Ch. 7 returns to more advanced model theory for another 80 pages, getting as far Morley’s theorem. Again, if you want a more accessible initial treatment, you’ll go for Hodges’s *Shorter Model Theory*. And then why not tackle Marker’s book if you are a graduate mathematician?

Finally, there’s another equally long chapter on recursion theory. The opening sections on degrees and Turing reducibility are pretty approachable. The rest of the chapter gets more challenging but (at least compared with the material on model theory and set theory) should still be tolerably accessible to those willing to put in the work.

*Summary verdict *It is *very* ambitious to write a book with this range and depth of coverage (as it were, an expanded version of Shoenfield, forty years on – but now when there is already a wealth of textbooks on the various areas covered, at various levels of sophistication).

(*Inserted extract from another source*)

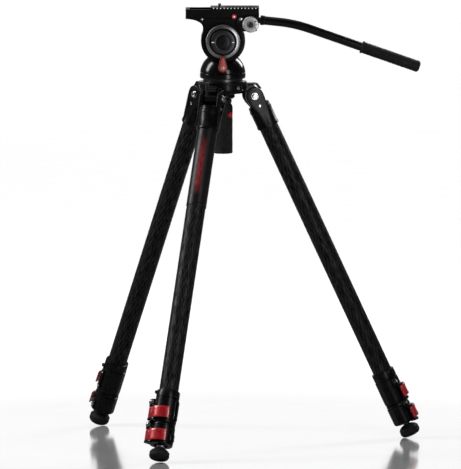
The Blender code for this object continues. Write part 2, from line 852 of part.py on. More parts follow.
def make_camera_plate(axis):
    bottom = PLATFORM_TOP - 0.0032
    ledge = PLATFORM_TOP + GAP
    lip = ledge + 0.0005
    section = [
        (-0.0207, bottom),
        (0.0207, bottom),
        (0.0184, ledge),
        (PLATE_HALF, lip),
        (PLATE_HALF, PLATE_TOP),
        (-PLATE_HALF, PLATE_TOP),
        (-PLATE_HALF, lip),
        (-0.0184, ledge),
    ]
    camera_plate = plate(section, *PLATE_X)
    place(camera_plate, axis, rotation=ALONG_X)
    pad_low = (0.0060, -0.0190, PLATE_TOP - 0.0010)
    pad_high = (0.0640, 0.0190, PLATE_TOP + 0.0005)
    pocket = box(
        (pad_low[0] - GAP, pad_low[1] - GAP, pad_low[2] - GAP),
        (pad_high[0] + GAP, pad_high[1] + GAP, pad_high[2] + 0.002),
    )
    place(pocket, axis)
    cut(camera_plate, pocket)
    head_top = PLATFORM_TOP + 0.0006
    head_hole_r = 0.0064
    hole = turned(
        [
            (0.0, 0.83),
            (CAMERA_SCREW_R + GAP, 0.83),
            (CAMERA_SCREW_R + GAP, head_top + GAP),
            (head_hole_r, head_top + GAP),
            (head_hole_r, 0.80),
            (0.0, 0.80),
        ],
        COARSE,
    )
    place(hole, axis, (CAMERA_SCREW_X, 0, 0))
    cut(camera_plate, hole)
    as_node(camera_plate, "camera_plate", "black_paint")

    pad = box(pad_low, pad_high)
    place(pad, axis)
    as_node(pad, "plate_pad", "rubber")

    screw = turned(
        [
            (0.0, CAMERA_SCREW_TOP),
            (CAMERA_SCREW_R - 0.0006, CAMERA_SCREW_TOP),
            (CAMERA_SCREW_R, CAMERA_SCREW_TOP - 0.0006),
            (CAMERA_SCREW_R, head_top),
            (0.0060, head_top),
            (0.0060, bottom + 0.0003),
            (0.0, bottom + 0.0003),
        ],
        COARSE,
    )
    place(screw, axis, (CAMERA_SCREW_X, 0, 0))
    as_node(screw, "camera_screw", "steel")


# ---- pan handle ----


def handle_path():
    """The handle's centre line in the XZ plane, with a rounded bend."""
    before = (HANDLE_START - HANDLE_BEND).normalized()
    end = GRIP_END - HANDLE_RUN * 0.006
    points = [HANDLE_START]
    bend_reach = 0.03
    for step in range(7):
        t = step / 6
        first = HANDLE_BEND + before * bend_reach * (1 - t)
        second = HANDLE_BEND + HANDLE_RUN * bend_reach * t
        points.append(first.lerp(second, t))
    points.append(end)
    return points


def make_handle(axis):
    rosette_at = (ROSETTE_X, 0, ROSETTE_Z)
    outline = [(0.0270, 0.8020), (0.0270, 0.7890), (0.0375, 0.7785)]
    outline += arc((0.0608, 0.7825), 0.0040, -90, 0, 3)
    mount = plate(outline + [(0.0648, 0.8020)], 0.0228, 0.0310)
    place(mount, axis, rotation=TO_NEAR)
    cheek = plate(
        [(0.0270, 0.8010), (0.0648, 0.8010)]
        + arc((0.0608, 0.8014), 0.0040, 0, 90, 3)
        + arc((0.0300, 0.8024), 0.0030, 90, 180, 3),
        0.0253,
        0.0310,
    )
    place(cheek, axis, rotation=TO_NEAR)
    join(mount, cheek)
    hole = rod(ROSETTE_HOLE, 0.02, 0.04)
    place(hole, axis, rosette_at, TO_NEAR)
    cut(mount, hole)
    as_node(mount, "handle_mount", "black_paint")

    rosette = ring(ROSETTE_R, ROSETTE_HOLE, 0.0313, 0.0343)
    place(rosette, axis, rosette_at, TO_NEAR)
    as_node(rosette, "rosette", "steel")

    clamp = rod(ROSETTE_R, 0.0346, 0.0390, MEDIUM)
    place(clamp, axis, rosette_at, TO_NEAR)
    slope = (HANDLE_BEND - HANDLE_START).normalized()
    angle = math.atan2(-slope.y, slope.x)
    frame = new_empty(
        "handle_start", axis, (HANDLE_START.x, HANDLE_Y, HANDLE_START.y), (0, angle, 0)
    )
    neck = box((-0.016, -0.0025, -0.0065), (-0.001, 0.0018, 0.0050))
    place(neck, frame)
    join(clamp, neck)
    socket = turned(
        [
            (0.0, -0.0006),
            (HANDLE_R + GAP, -0.0006),
            (HANDLE_R + GAP, 0.0055),
            (0.0096, 0.0055),
            (0.0096, -0.0028),
            (0.0, -0.0028),
        ]
    )
    place(socket, frame, rotation=(0, math.radians(90), 0))
    join(clamp, socket)
    hole = rod(ROSETTE_HOLE, 0.02, 0.05)
    place(hole, axis, rosette_at, TO_NEAR)
    cut(clamp, hole)
    as_node(clamp, "handle_clamp", "steel")

    bolt = turned(
        [
            (0.0, 0.0450),
            (0.0047, 0.0450),
            (0.0055, 0.0440),
            (0.0055, 0.0393),
            (0.0030, 0.0393),
            (0.0030, 0.0262),
            (0.0, 0.0262),
        ],
        COARSE,
    )
    place(bolt, axis, rosette_at, TO_NEAR)
    as_node(bolt, "rosette_bolt", "black_paint")

    path = handle_path()
    curve = bpy.data.curves.new("handle", "CURVE")
    curve.dimensions = "3D"
    curve.bevel_depth = HANDLE_R
    curve.bevel_resolution = 4
    curve.use_fill_caps = True
    spline = curve.splines.new("POLY")
    spline.points.add(len(path) - 1)
    for point, place_on in zip(spline.points, path):
        point.co = (place_on.x, HANDLE_Y, place_on.y, 1.0)
    handle = curve_to_mesh(curve)
    place(handle, axis)
    as_node(handle, "pan_handle", "black_paint")

    length = HAND_GRIP_LENGTH
    start = GRIP_END - HANDLE_RUN * length
    bore = HANDLE_R + GAP
    profile = [
        (0.0, length - 0.0055),
        (bore, length - 0.0055),
        (bore, 0.0),
        (0.0119, 0.0),
        (0.0119, 0.004),
        (HAND_GRIP_R, 0.005),
        (HAND_GRIP_R, length - 0.003),
        (HAND_GRIP_R - 0.003, length),
        (0.0, length),
    ]
    grip = turned(profile[::-1])
    turn = math.radians(90) + math.atan2(-HANDLE_RUN.y, HANDLE_RUN.x)
    place(grip, axis, (start.x, HANDLE_Y, start.y), (0, turn, 0))
    as_node(grip, "handle_grip", "rubber")


def main():
    axis = new_empty("tripod_axis", location=(AXIS_X, AXIS_Y, 0))
    tilt = new_empty("tilt_axis", axis, (TILT_X, 0, TILT_Z))
    make_spider(axis)
    for label, azimuth in LEG_AZIMUTHS.items():
        make_leg(label, azimuth, axis)
    make_half_ball(axis)
    make_clamp(axis)
    make_base_ring(axis)
    make_pan_base(axis, tilt)
    make_tilt_body(tilt)
    make_drag_control(tilt)
    make_platform(axis)
    make_camera_plate(axis)
    make_handle(axis)


main()
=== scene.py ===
"""Looks of the video tripod with a fluid head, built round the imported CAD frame."""
import json
import math

import bmesh
import bpy
from mathutils import Matrix, Vector


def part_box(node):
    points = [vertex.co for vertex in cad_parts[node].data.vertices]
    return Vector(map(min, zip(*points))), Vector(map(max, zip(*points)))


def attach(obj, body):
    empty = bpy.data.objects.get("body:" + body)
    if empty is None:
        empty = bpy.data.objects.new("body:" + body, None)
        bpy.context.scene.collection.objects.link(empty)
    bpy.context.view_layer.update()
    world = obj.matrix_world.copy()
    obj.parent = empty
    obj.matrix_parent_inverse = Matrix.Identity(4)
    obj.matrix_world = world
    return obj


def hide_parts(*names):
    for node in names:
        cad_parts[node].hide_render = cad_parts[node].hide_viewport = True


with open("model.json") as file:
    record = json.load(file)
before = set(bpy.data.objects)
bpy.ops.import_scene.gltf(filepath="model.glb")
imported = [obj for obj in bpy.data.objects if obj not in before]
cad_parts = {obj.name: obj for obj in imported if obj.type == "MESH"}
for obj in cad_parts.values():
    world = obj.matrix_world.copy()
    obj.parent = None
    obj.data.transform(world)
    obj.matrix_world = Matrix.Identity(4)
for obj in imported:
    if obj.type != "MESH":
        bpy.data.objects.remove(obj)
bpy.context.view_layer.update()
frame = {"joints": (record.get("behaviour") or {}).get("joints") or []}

# ---- places taken from the frame ----

SPIDER_LOW, SPIDER_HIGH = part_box("base_ring")
AXIS = Vector(((SPIDER_LOW[0] + SPIDER_HIGH[0]) / 2, (SPIDER_LOW[1] + SPIDER_HIGH[1]) / 2, 0))
JOINTS = {joint["name"]: joint for joint in frame["joints"]}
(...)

After such a considerable labour from a good logician, it seems very churlish to say it, but the treatments of, respectively, (i) first-order logic, (ii) model theory, (iii) computability theory and incompleteness, and (iv) set theory aren’t as good as the best of the familiar stand-alone textbooks on the four areas. And I can’t see that these shortcomings are balanced by any conspicuous advantage in having the accounts in a single text, rather than a handful of different ones. Still, the text should be in any university library, as enthusiasts might well find parts of it quite useful supplementary/reference material. Chapters 4, 5 and 8 on computability and recursion work the best.